Thursday, May 5, 2011

.. and my porridge is a-a-al-l-l-l-l gone!

Alternatively titled:  Y'know how when you're dieting they say you should cut everything in half?
Ever had sponge candy?  We called it sea foam candy when I was a kid.  It's crunchy and chewy yet light and airy.  Add a chocolate coating and you have heaven in an old fashioned treat. Yum!
Did you know you can buy stuff like that on Etsy?  Heh - with your choice of what kind of chocolate to coat it with even!  But y'know - I think I'm getting the message God!  I shouldn't be eating chocolate much less ordering wonderful sweets through the mail!  Got it loud and clear!

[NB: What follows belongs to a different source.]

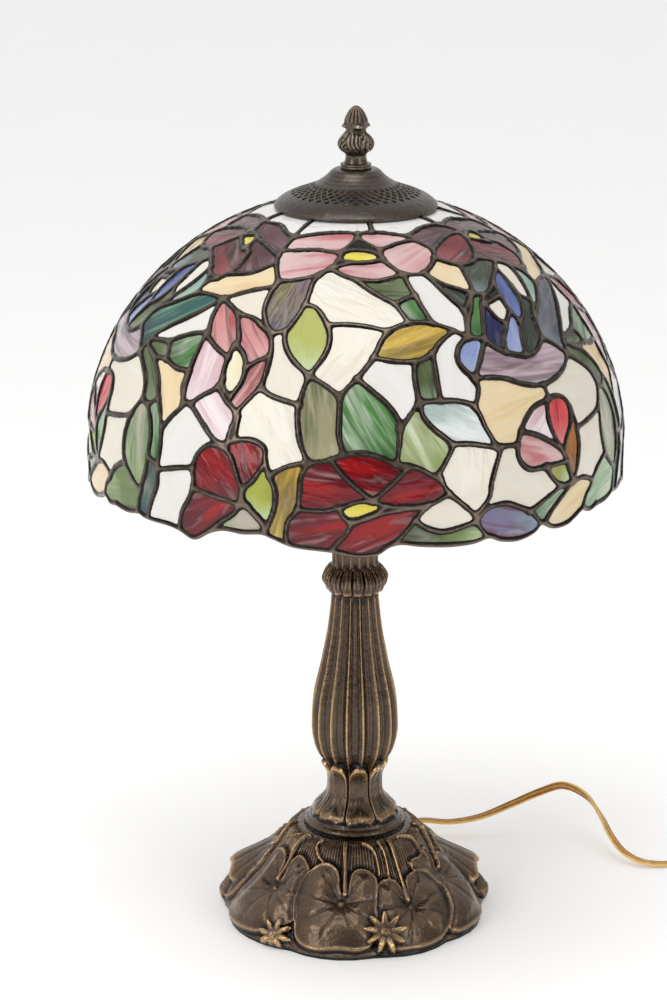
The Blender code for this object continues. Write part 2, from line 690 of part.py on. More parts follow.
def make_switch():
    """In-line cord switch: two housing halves, a screw through them and a thumb wheel at one side."""
    outline = rounded_rectangle(SWITCH_LENGTH, SWITCH_WIDTH, 9 * MM, 3)
    wheel_centre = SWITCH_CENTRE + Vector((0, -4.5 * MM, SWITCH_SPLIT_Z))
    screw_centre = SWITCH_CENTRE + Vector((17 * MM, 6.5 * MM, 0))
    halves = (("switch_base", 0.2 * MM), ("switch_cover", 8.15 * MM))
    pocket = cylinder("wheel_pocket", 10.6 * MM, 5.4 * MM, wheel_centre, collection=cutters, steps=20)
    as_cutter(pocket)
    axle = as_cutter(cylinder("axle_hole", 1.9 * MM, 10 * MM, wheel_centre, collection=cutters, steps=12))
    slots = []
    for side in (-1, 1):
        middle = SWITCH_CENTRE + Vector((side * (SWITCH_LENGTH / 2 - 4 * MM), 0, SWITCH_SPLIT_Z))
        slots.append(as_cutter(box(f"cord_slot_{side}", (18 * MM, 5.9 * MM, 3.3 * MM), middle, cutters)))
    shank = as_cutter(cylinder("screw_hole", 1.6 * MM, 40 * MM, screw_centre, collection=cutters, steps=12))
    for name, low in halves:
        half = flat_plate(name, [outline], SWITCH_HALF_THICKNESS, low + SWITCH_HALF_THICKNESS / 2)
        half.data.transform(Matrix.Translation(SWITCH_CENTRE))
        for cutter in (pocket, axle, *slots, shank):
            boolean(half, cutter)
        finish(half, SWITCH_BROWN, smooth=False)
    wheel = [(1.5, 4.4), (1.5, 2.4), (10.0, 2.4), (10.0, -2.4), (1.5, -2.4), (1.5, -4.4)]
    turned("switch_wheel", [(0, 4.4), *wheel, (0, -4.4)], BRASS, 20, wheel_centre)
    screw = [(0, 17.5), (2.6, 17.5), (2.6, 16.05), (1.3, 16.05), (1.3, 2), (0, 2)]
    turned("switch_screw", screw, STEEL, 12, screw_centre)


def make_plug():
    """A polarised plug: a wedge of a body with the cord's entry and two blades, the neutral one wider."""
    front = COIL_CENTRE + Vector((-1.5 * MM, 0, 0))
    body = [(0, -4.5), (22, -9), (26, -9), (26, 9), (22, 9), (0, 4.5)]
    plug = flat_plate("plug_body", [[(x * MM, y * MM) for x, y in body]], PLUG_THICKNESS, PLUG_MIDDLE_Z)
    plug.data.transform(Matrix.Translation(front))
    entry = box("plug_entry", (6 * MM, 6.4 * MM, 3.6 * MM), front + Vector((0, 0, 6 * MM)), cutters)
    boolean(plug, as_cutter(entry))
    for name, side in (("plug_blade_neutral", -1), ("plug_blade_live", 1)):
        width = 7.9 * MM if side < 0 else 6.35 * MM
        place = front + Vector((32 * MM, side * 6.35 * MM, PLUG_MIDDLE_Z))
        length, thickness = 18 * MM, 1.5 * MM
        blade = box(name, (length, thickness, width), place)
        room = 2 * FIT_GAP
        slot = box(name + "_slot", (length + room, thickness + room, width + room), place, cutters)
        boolean(plug, as_cutter(slot))
        finish(blade, BRASS, smooth=False)
    finish(plug, SWITCH_BROWN, smooth=False)


clear_scene()
make_foot()
make_column()
make_foot_fittings()
make_socket()
make_harp()
make_shade()
make_crown()
make_finial()
make_cord()
make_switch()
make_plug()
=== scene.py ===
"""Looks of the stained glass table lamp: leaded shade, cap, finial, column, foot, bulb and cord.

Shapes are in millimetres, in the CAD model's frame. An azimuth is in degrees round from the front (-Y).
"""

import json
import math

import bpy
import numpy as np
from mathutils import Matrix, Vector


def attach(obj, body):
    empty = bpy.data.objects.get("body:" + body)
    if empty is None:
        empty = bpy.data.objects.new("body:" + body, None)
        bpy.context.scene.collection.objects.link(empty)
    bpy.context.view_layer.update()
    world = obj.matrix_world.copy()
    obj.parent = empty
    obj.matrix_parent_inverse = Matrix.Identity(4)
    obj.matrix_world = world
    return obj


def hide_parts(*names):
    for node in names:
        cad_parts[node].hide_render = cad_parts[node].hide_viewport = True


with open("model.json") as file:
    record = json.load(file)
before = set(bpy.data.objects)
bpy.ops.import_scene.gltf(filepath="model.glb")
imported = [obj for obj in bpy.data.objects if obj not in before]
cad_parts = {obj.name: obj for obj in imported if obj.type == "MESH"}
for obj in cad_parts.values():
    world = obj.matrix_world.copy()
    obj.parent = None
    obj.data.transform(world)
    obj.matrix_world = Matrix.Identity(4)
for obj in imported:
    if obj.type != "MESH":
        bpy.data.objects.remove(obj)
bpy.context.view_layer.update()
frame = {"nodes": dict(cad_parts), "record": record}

MM = 0.001
RAD = math.pi / 180
RNG = np.random.default_rng(11)

# ---------------------------------------------------------------- mesh tools

def mesh_piece(name, material, points, quads, caps=(), attributes=None):
    """A smooth-shaded mesh object from points, an array of quads and a few n-gon caps."""
    quads = np.asarray(quads, np.int32).reshape(-1, 4)
    loops = np.concatenate([quads.ravel()] + [np.asarray(cap, np.int32) for cap in caps])
    sizes = np.concatenate([np.full(len(quads), 4)] + [[len(cap)] for cap in caps]).astype(np.int32)
    starts = np.concatenate([[0], np.cumsum(sizes)[:-1]]).astype(np.int32)
    mesh = bpy.data.meshes.new(name)
    mesh.vertices.add(len(points))
    mesh.vertices.foreach_set("co", (np.asarray(points, float) * MM).astype(np.float32).ravel())
    mesh.loops.add(len(loops))
    mesh.loops.foreach_set("vertex_index", loops)
    mesh.polygons.add(len(sizes))
    mesh.polygons.foreach_set("loop_start", starts)
    mesh.update(calc_edges=True)
    mesh.polygons.foreach_set("use_smooth", np.ones(len(sizes), bool))
    for key, values in (attributes or {}).items():
        values = np.asarray(values, np.float32)
        kind = "FLOAT" if values.ndim == 1 else "FLOAT_VECTOR"
        layer = mesh.attributes.new(key, kind, "POINT")
        layer.data.foreach_set("value" if values.ndim == 1 else "vector", values.ravel())
    mesh.materials.append(material)
    piece = bpy.data.objects.new(name, mesh)
    bpy.context.scene.collection.objects.link(piece)
    return piece

def place(piece, body, material_slot, *nodes):
    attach(piece, body)
    if nodes:
        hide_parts(*nodes)
    return piece

def round_axis(radius, degrees, z):
    """Points at a radius and an azimuth round the lamp's axis."""
    return np.stack([radius * np.sin(degrees * RAD), -radius * np.cos(degrees * RAD), z], axis=-1)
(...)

This box was on my porch when I got home from work today.  Didn't notice anything unusual until I drove past the porch to the spot where I park.  The box looked .. funny.  Ha ha ha.  Funny!  See the chewed spots?  I was a bit amused - until I got out of my car and saw a critter escaping from the porch to the yard and up a tree.  Cause then I saw the other end of the box.

That's Abby who wouldn't leave the box alone when I brought it into the house.  Let me guarantee you she could not have cared less about the treats in the box.  All she cared about was the wildlife she smelled on the box!  Will you look at that??  There were no Styrofoam peanuts on the concrete, but there were bits and pieces of cardboard strewn about.
When I got a closer look - I realized it wasn't only the outer box that had been breached.  Oh no!  This varmint had a sweet tooth, that's all I have to say!  There are actually 2 white gift boxes inside, and one of them - well I gasped when I saw the hole in it!  I don't know why I was surprised after seeing the state of the outside box but - c'mon!  This is a violation!  You don't just chew a woman's front porch delivery and then steal and eat her chocolate!  It's just not done!

Amazingly enough, one whole box was empty.  EMPTY!  This animal had been having a sweet feast on my porch for probably a good part of the afternoon.  It would have had to be practically sitting inside the big box with it's head stuck inside the smaller box - probably dizzy with the intoxicating aroma of dark chocolate and sponge candy!  I know I would've been.
I have to wonder if there was a crew - like a crew that chops a stolen car, or a pit crew at the races.  Because while not huge, that empty white box was at least the same size as this critter's body, minus tail of course.  And the contents probably weighed the same - do you think it could eat it's weight in chocolate covered goodness?  I mean just because I probably could, you wouldn't think a furry woodland creature would have that great a taste for it.

Of course it didn't end there.  Oh no .. if I hadn't pulled up when I did - the second box was about to be invaded too.  Oh does the horror never end??? 
I quickly looked around to see if there were anymore wild animals close by and did not see hide nor hair of the culprit(s)!  I managed to scoop up what was left of the package and bring it into the house.  Sigh-h-h.  I suspect however, that my perpetrator had moved on to find some drink to wash down all that chocolate. 

And I?  Opened up that second box and had a few pieces of lovely chocolate covered sea foam candy.  It was awesome.  Almost made me forget that I was just the victim of a heinous crime.  Mmmmm .. 

If you don't have ninja squirrels in your neighborhood, or are home during the day to receive a package, you really ought to try some homemade candy.  And do me a favor, have some for me, will you please? 



  1. Guess it was just more than the critter could resist. LOL. That sure does sound like a message from above...but it wouldn't be able to resist either. Glad you got to enjoy at least some of your treat.

  2. Well, look at it another way. The critter saved your diet!

  3. I haven't had that sponge in years! So sweet!